Except that Chance took the hole punch.  I assume it was by accident.  He also took the only book we have about the trail, useless as it is, and the GPS, which doesn’t really work anyway.

So here I am alone on the PCT.  I never really wanted to do this challenging trail alone, and wouldn't have undertaken the project if Chance hadn't committed to be my partner.   I had other plans, and now I am committed to riding this thing because we wanted to do it together.  But I found I love it.  Like the Colorado trail, I love riding outdoors in beautiful weather, enjoying the incredible scenery.  I love the work of it and how my body responds to the effort.

Most of all, I love being with my herd 24/7.  I really miss them when I'm not sleeping next to them.  We've become very attached, and I'm excited to see what the PCT will bring into our lives.

I will quit if my horses begin to suffer.  I will not risk their well being.  There are still dangers of many kinds, and a risk of injuries, but I have enough experience to prevent a lot of the usual problems.

I will attempt this on my own, as long as it seems appropriate, and eventually I will move on to complete my goal of riding 200 miles in every state.
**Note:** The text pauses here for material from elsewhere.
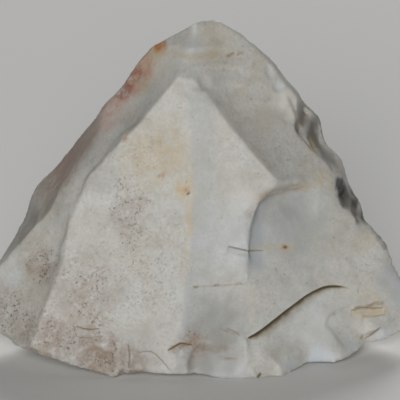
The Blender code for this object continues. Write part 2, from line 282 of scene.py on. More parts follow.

At some point, I will have to get serious about raising money to replace my retirement funds, which are quickly dwindling.  I'm thinking about holding pack clinics along the route, for people interested in this awesome way to be in nature with horses.

And alas, I will miss my friend and soul mate, Chance.  It may be easier in some ways to do this without him and a green horse, but I will miss his humor, his smile, and his company. 

Time to sleep.  I will need to be up at day break to saddle the pack horses, make a call to my retirement account for another disbursement, and move all the gear to the gate. 

Hopefully, I’ll have time to take a shower in the morning and I sure hope my clothes get dry.